Request:
Retype, exactly as written, every line from the one containing "outer_front, NECK_LEFT, brown)" down to the one containing "import numpy as np", including both, and nothing else.

========

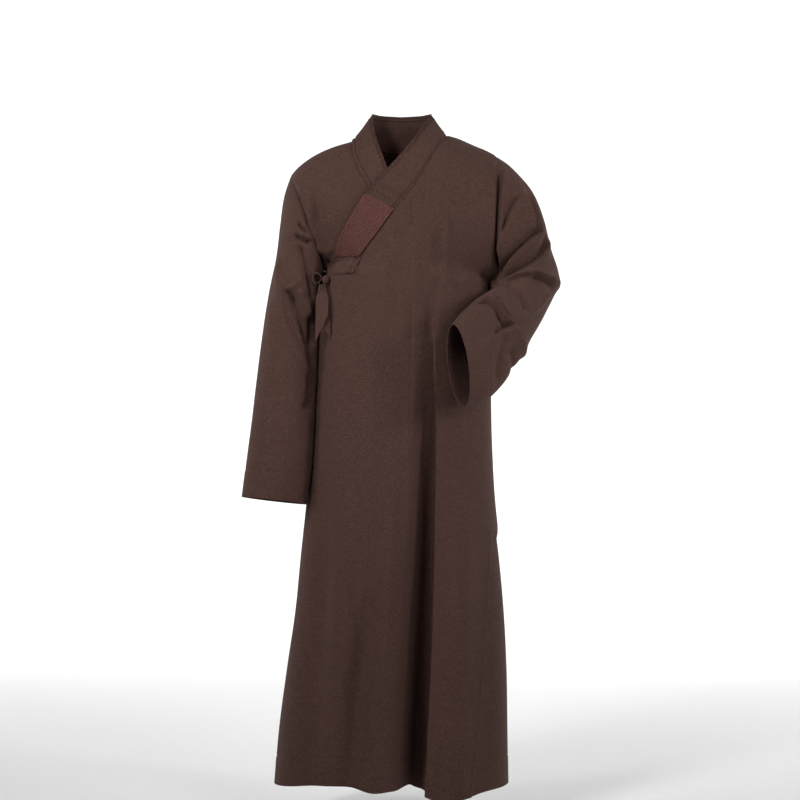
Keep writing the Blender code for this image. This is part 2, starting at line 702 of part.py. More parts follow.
def sleeve_surface(sections, folds, side):
    """Outer face of a sleeve, as a function of turn and along."""
    def plain(turn, along):
        turn = np.mod(turn, 2.0)
        point = sleeve_section(turn, along, sections, side)
        edge = armhole(turn, side)[0]
        start = sleeve_section(turn, np.zeros_like(along), sections, side)
        reach = np.clip(1 - along / ARMHOLE_REACH, 0, 1) ** 2
        return point + (edge - start) * reach[..., None]

    def folded(turn, along):
        height = crease_height(np.mod(turn, 2.0), along, folds) * ease(along / 0.8)
        return plain(turn, along) + height[..., None] * sleeve_normal(plain, turn, along, side)

    return folded


def sleeve_normal(point, turn, along, side):
    """Outward normal of a sleeve."""
    step = 0.002
    around = unit(point(turn + step, along) - point(turn - step, along))
    low = np.maximum(along - step, 0)
    down = unit(point(turn, along + step) - point(turn, low))
    return -side * unit(np.cross(around, down))


def make_sleeve(name, sections, folds, side, cloth):
    """Sleeve tube from the armhole to the open cuff."""
    last = len(sections["depth"]) - 1
    turns = np.arange(2 * ROWS_CHEST) / ROWS_CHEST
    alongs = last * np.linspace(0, 1, SLEEVE_ROWS + 1)
    along, turn = np.meshgrid(alongs, turns, indexing="ij")
    surface = sleeve_surface(sections, folds, side)
    outer = surface(turn, along)
    normal = sleeve_normal(surface, turn, along, side)
    edge, body_normal = armhole(turn[0], side)
    around = unit(np.roll(edge, -1, axis=0) - np.roll(edge, 1, axis=0))
    away = side * unit(np.cross(around, body_normal))
    outer[0] = edge + SEAM_GAP * away
    into_body = np.maximum(np.sum(normal[0] * away, axis=-1), 0)[:, None]
    inward = unit(-normal[0] + into_body * away)
    inner = outer - WALL * normal
    inner[0] = outer[0] + WALL * inward
    wall(name, outer, inner, cloth, ring=True)


# ---------------------------------------------------------------- collar

# Stations along each band from the centre back. Where lie is 1 the band lies on the
# body; where it is 0 it stands straight from its seam to its free edge.
OUTER_BAND = table("seam_x free_x free_y free_z lie", [
    (0.0000, 0.0000, 0.062, 0.057, 0),
    (0.0348, 0.0260, 0.058, 0.058, 0),
    (0.0620, 0.0450, 0.044, 0.058, 0),
    (0.0832, 0.0570, 0.024, 0.058, 0),
    (0.0968, 0.0640, 0.000, 0.056, 0),
    (0.0945, 0.0615, -0.010, 0.0490, 0),
    (0.0880, 0.0565, -0.022, 0.0420, 0),
    (0.0785, 0.0490, -0.036, 0.0320, 0),
    (0.0601, 0.0313, -0.062, 0.0047, 0),
    (0.0407, 0.0040, -0.084, -0.0310, 0.25),
    (0.0188, -0.0250, -0.100, -0.0665, 0.8),
    (-0.0072, -0.0560, -0.108, -0.0990, 1),
    (-0.0265, -0.0800, -0.112, -0.1270, 1),
    (-0.0461, -0.1015, -0.112, -0.1590, 1),
    (-0.0675, -0.1210, -0.110, -0.1930, 1),
    (-0.0882, -0.1375, -0.100, -0.2320, 1),
    (-0.1052, -0.1458, -0.090, -0.2940, 1),
])
INNER_BAND = table("seam_x free_x free_y free_z lie", [
    (0.0000, 0.0000, 0.062, 0.057, 0),
    (-0.0403, -0.0260, 0.058, 0.058, 0),
    (-0.0717, -0.0455, 0.044, 0.058, 0),
    (-0.0963, -0.0575, 0.024, 0.058, 0),
    (-0.1120, -0.0645, 0.000, 0.056, 0),
    (-0.1118, -0.0640, -0.010, 0.0480, 0),
    (-0.1108, -0.0628, -0.020, 0.0385, 0),
    (-0.1090, -0.0610, -0.031, 0.0280, 0),
    (-0.1055, -0.0585, -0.042, 0.0150, 0),
    (-0.0985, -0.0530, -0.060, -0.0050, 0.15),
    (-0.0765, -0.0380, -0.086, -0.0500, 0.7),
    (-0.0462, -0.0120, -0.105, -0.1100, 1),
    (-0.0168, 0.0150, -0.112, -0.1620, 1),
    (0.0040, 0.0350, -0.115, -0.2050, 1),
])
BACK_STATIONS = 4       # stations before the one on the shoulder line
BAND_COLUMNS = 5
BAND_BULGE = 0.004
BAND_LIFT = 0.0014      # a lying band stands this far off the body line
PATCH = {"top": (11.35, 11.95), "low": (14.78, 15.36), "inset": 0.07, "ribs": 13}
PATCH_ROWS = (12, 12.5, 13, 13.5, 14, 14.5)     # stations with a row of points
PATCH_BEND = 15                                 # station where the band bends
PATCH_GAP = 0.0009
PATCH_WALL = 0.0012
RIB_HEIGHT = 0.0008


def seam_position(x, seam, surface, neck, station):
    """Point and normal of the body under one station of a collar seam."""
    if station <= BACK_STATIONS:
        level = nape_level(np.array([x]), neck)
        phi = angle_at(np.array([x]), level)
        return back(phi, level)[0], surface_normal(back, phi, level, -1)[0]
    level = seam_tops([x], seam)
    phi = angle_at(np.array([x]), level)
    return surface(phi, level)[0], surface_normal(surface, phi, level, 1)[0]


def halved(values):
    """Values with the straight-line middle between each two put in."""
    middle = (values[:-1] + values[1:]) / 2
    order = np.argsort(np.concatenate([np.arange(len(values)), np.arange(len(middle)) + 0.5]))
    return np.concatenate([values, middle])[order]


def band_grid(stations, seam, surface, neck):
    """Outer face and normals of a collar band: two rows for each station."""
    found = [seam_position(x, seam, surface, neck, i) for i, x in enumerate(stations["seam_x"])]
    start = halved(np.array([point for point, _ in found]))
    body_normal = unit(halved(np.array([normal for _, normal in found])))
    knots = np.arange(len(found), dtype=float)
    fine = halved(knots)
    free = np.stack([smooth_curve(fine, knots, stations["free_" + axis]) for axis in "xyz"], axis=-1)
    lie = np.clip(smooth_curve(fine, knots, stations["lie"]), 0, 1)[:, None]
    shares = np.linspace(0, 1, BAND_COLUMNS)
    grid = start[:, None] + (free - start)[:, None] * shares[None, :, None]
    level = level_at(grid[..., 0], grid[..., 2])
    lying = surface(angle_at(grid[..., 0], level), level)
    grid[:, 1:] += ((lying - grid) * lie[..., None])[:, 1:]
    bulge = BAND_BULGE * (1 - lie) * np.sin(np.pi * shares)
    lift = BAND_LIFT * lie * ease(shares / 0.25)
    grid = grid + (bulge + lift)[..., None] * grid_normal(grid)
    normal = grid_normal(grid)
    normal[:, 0] = unit(normal[:, 0] + (body_normal - normal[:, 0]) * lie)
    normal[0] = unit(normal[0] * np.array([0.0, 1.0, 1.0]))
    return grid, normal


def grid_normal(grid):
    """Normals of a grid, pointing away from the neck and chest."""
    along = np.gradient(grid, axis=0)
    across = np.gradient(grid, axis=1)
    normal = unit(np.cross(along, across))
    outward = grid - np.array([0.0, 0.01, -0.12])
    outward[..., 2] *= 0.3
    return normal * np.sign(np.sum(normal * outward, axis=-1, keepdims=True))


def make_band(name, stations, seam, surface, neck, cloth):
    """Collar band as a wall. Returns its outer face and normals."""
    grid, normal = band_grid(stations, seam, surface, neck)
    cut = grid.copy()
    cut[:, 0] += SEAM_GAP * unit(grid[:, 1] - grid[:, 0])
    cut[0] += SEAM_GAP / 2 * unit(grid[1] - grid[0])
    cut[-1] += SEAM_GAP / 2 * unit(grid[-2] - grid[-1])
    wall(name, cut, cut - BAND_WALL * normal, cloth)
    return cut, normal


def grid_value(grid, row, column):
    """Straight-line value between the points of a grid."""
    i = np.clip(np.floor(row).astype(int), 0, grid.shape[0] - 2)
    j = np.clip(np.floor(column).astype(int), 0, grid.shape[1] - 2)
    a = (row - i)[..., None]
    b = (column - j)[..., None]
    top = grid[i, j] * (1 - b) + grid[i, j + 1] * b
    low = grid[i + 1, j] * (1 - b) + grid[i + 1, j + 1] * b
    return top * (1 - a) + low * a


def make_patch(grid, normal, cloth):
    """Ribbed patch on the outer band, from the band's own points, moved out."""
    across = np.linspace(PATCH["inset"], 1 - PATCH["inset"], 2 * PATCH["ribs"] + 1)
    top = PATCH["top"][0] + (PATCH["top"][1] - PATCH["top"][0]) * across
    low = PATCH["low"][0] + (PATCH["low"][1] - PATCH["low"][0]) * across
    stations = [top] + [np.full(len(across), station) for station in PATCH_ROWS]
    stations += [np.where(low > PATCH_BEND, PATCH_BEND, (PATCH_ROWS[-1] + low) / 2), low]
    row = 2 * np.array(stations)
    column = np.broadcast_to(across, row.shape) * (BAND_COLUMNS - 1)
    under = grid_value(grid, row, column)
    out = unit(grid_value(normal, row, column))
    rib = RIB_HEIGHT * (np.arange(len(across)) % 2)[None, :, None]
    inner = under + PATCH_GAP * out
    wall("collar_patch", inner + (PATCH_WALL + rib) * out, inner, cloth)


# ---------------------------------------------------------------- side tie

TIE_Y = -0.0702
TIE_KNOT = {"at": (-0.1610, TIE_Y, -0.3045), "size": (0.014, 0.015, 0.018), "round": 0.004}
TIE_LOOP = {"at": (-0.1793, TIE_Y, -0.3010), "radius": (0.0110, 0.0125), "width": 0.011}
LOOP_TURN = 0.12        # how far the loop is turned from the front
TIE_WALL = 0.0018
TAIL_LEAN = 0.018       # the tails hang clear of the chest
TAIL_TOP_WIDTH = 0.55   # share of its full width
TAILS = table("x y_top z_top width length slant lean", [
    (-0.1680, TIE_Y - 0.0045, -0.3139, 0.024, 0.114, 0.022, -0.003),
    (-0.1640, TIE_Y + 0.0010, -0.3139, 0.021, 0.108, -0.014, 0.004),
])


def make_knot(cloth):
    """Small rounded knot."""
    mesh = bpy.data.meshes.new("tie_knot")
    form = bmesh.new()
    bmesh.ops.create_cube(form, size=1.0)
    for vertex in form.verts:
        for axis in range(3):
            vertex.co[axis] *= TIE_KNOT["size"][axis]
    bmesh.ops.bevel(form, geom=form.edges[:], offset=TIE_KNOT["round"], segments=2,
                    affect="EDGES")
    bmesh.ops.triangulate(form, faces=form.faces[:])
    form.to_mesh(mesh)
    form.free()
    mesh.shade_smooth()
    mesh.materials.append(cloth)
    made = bpy.data.objects.new("tie_knot", mesh)
    made.location = TIE_KNOT["at"]
    bpy.context.scene.collection.objects.link(made)


def make_loop(cloth):
    """Flat loop of the tie, open to the front and the back."""
    widths = np.linspace(-0.5, 0.5, 4)
    angles = np.linspace(0, 2 * math.pi, 20, endpoint=False)
    width, angle = np.meshgrid(widths, angles, indexing="ij")

    def ring(shrink):
        across = (TIE_LOOP["radius"][0] - shrink) * np.cos(angle)
        x = TIE_LOOP["at"][0] + across
        y = TIE_LOOP["at"][1] + TIE_LOOP["width"] * width + LOOP_TURN * across
        z = TIE_LOOP["at"][2] + (TIE_LOOP["radius"][1] - shrink) * np.sin(angle)
        return np.stack([x, y, z], axis=-1)

    wall("tie_loop", ring(0.0), ring(TIE_WALL), cloth, ring=True)


def make_tail(name, i, cloth):
    """Flat hanging tail with a slanted end."""
    down = np.linspace(0, 1, 9)
    across = np.linspace(-0.5, 0.5, 5)
    down, across = np.meshgrid(down, across, indexing="ij")
    width = TAILS["width"][i] * (TAIL_TOP_WIDTH + (1 - TAIL_TOP_WIDTH) * ease(down / 0.4))
    length = TAILS["length"][i] + TAILS["slant"][i] * across * ease(down)
    x = TAILS["x"][i] + across * width + TAILS["lean"][i] * down
    y = TAILS["y_top"][i] - TAIL_LEAN * down
    z = TAILS["z_top"][i] - length * down
    front = np.stack([x, y, z], axis=-1)
    rear = front + np.array([0.0, TIE_WALL, 0.0])
    wall(name, front, rear, cloth)


# ---------------------------------------------------------------- robe

def main():
    """Clear the scene and build every piece of the robe."""
    for old in list(bpy.data.objects):
        bpy.data.objects.remove(old, do_unlink=True)
    brown = material("robe_cloth", (0.062, 0.040, 0.036), 0.92)
    red_brown = material("patch_cloth", (0.070, 0.028, 0.025), 0.92)
    make_back("back_left", NECK_LEFT, back_left_side, brown)
    make_back("back_right", NECK_RIGHT, back_right_side, brown)
    make_front_left(brown)
    make_front_overlap(brown)
    make_front_inner(brown)
    make_sleeve("sleeve_left", LEFT_SLEEVE, LEFT_SLEEVE_FOLDS, 1, brown)
    make_sleeve("sleeve_right", RIGHT_SLEEVE, RIGHT_SLEEVE_FOLDS, -1, brown)
    grid, normal = make_band("collar_left", OUTER_BAND, OUTER_SEAM, outer_front, NECK_LEFT, brown)
    make_band("collar_right", INNER_BAND, INNER_SEAM, inner_front, NECK_RIGHT, brown)
    make_patch(grid, normal, red_brown)
    make_knot(brown)
    make_loop(brown)
    make_tail("tie_tail_front", 0, brown)
    make_tail("tie_tail_back", 1, brown)


main()
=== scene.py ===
"""Looks of the long worn wrap robe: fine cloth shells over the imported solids.

Metres, +Z up. The front faces -Y and the wearer's left is +X. The body and sleeve forms
repeat the sizes of the solids; creases, hems, stitching and cloth are added here.
"""

import math

import bmesh
import bpy
import numpy as np
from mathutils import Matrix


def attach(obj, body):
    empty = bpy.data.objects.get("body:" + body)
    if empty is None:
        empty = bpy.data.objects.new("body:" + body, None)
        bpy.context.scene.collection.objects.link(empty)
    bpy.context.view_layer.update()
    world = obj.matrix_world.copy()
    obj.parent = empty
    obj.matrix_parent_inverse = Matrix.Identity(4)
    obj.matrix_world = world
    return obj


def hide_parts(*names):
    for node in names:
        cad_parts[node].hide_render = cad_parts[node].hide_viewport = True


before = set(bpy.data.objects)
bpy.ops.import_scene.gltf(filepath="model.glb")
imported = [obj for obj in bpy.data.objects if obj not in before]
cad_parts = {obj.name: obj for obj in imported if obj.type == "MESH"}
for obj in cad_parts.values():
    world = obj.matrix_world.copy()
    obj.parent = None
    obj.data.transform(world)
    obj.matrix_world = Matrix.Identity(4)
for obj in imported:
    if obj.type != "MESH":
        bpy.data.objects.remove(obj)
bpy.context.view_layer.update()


def table(names, rows):
    """Columns of a table of numbers, by name."""
    return dict(zip(names.split(), np.array(rows, dtype=float).T))


# Cloth
LAP = 0.0056            # outer front lies this far outside the inner front
TINY = 1e-4             # step of the numeric slopes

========

Final result:
    grid, normal = make_band("collar_left", OUTER_BAND, OUTER_SEAM, outer_front, NECK_LEFT, brown)
    make_band("collar_right", INNER_BAND, INNER_SEAM, inner_front, NECK_RIGHT, brown)
    make_patch(grid, normal, red_brown)
    make_knot(brown)
    make_loop(brown)
    make_tail("tie_tail_front", 0, brown)
    make_tail("tie_tail_back", 1, brown)


main()
=== scene.py ===
"""Looks of the long worn wrap robe: fine cloth shells over the imported solids.

Metres, +Z up. The front faces -Y and the wearer's left is +X. The body and sleeve forms
repeat the sizes of the solids; creases, hems, stitching and cloth are added here.
"""

import math

import bmesh
import bpy
import numpy as np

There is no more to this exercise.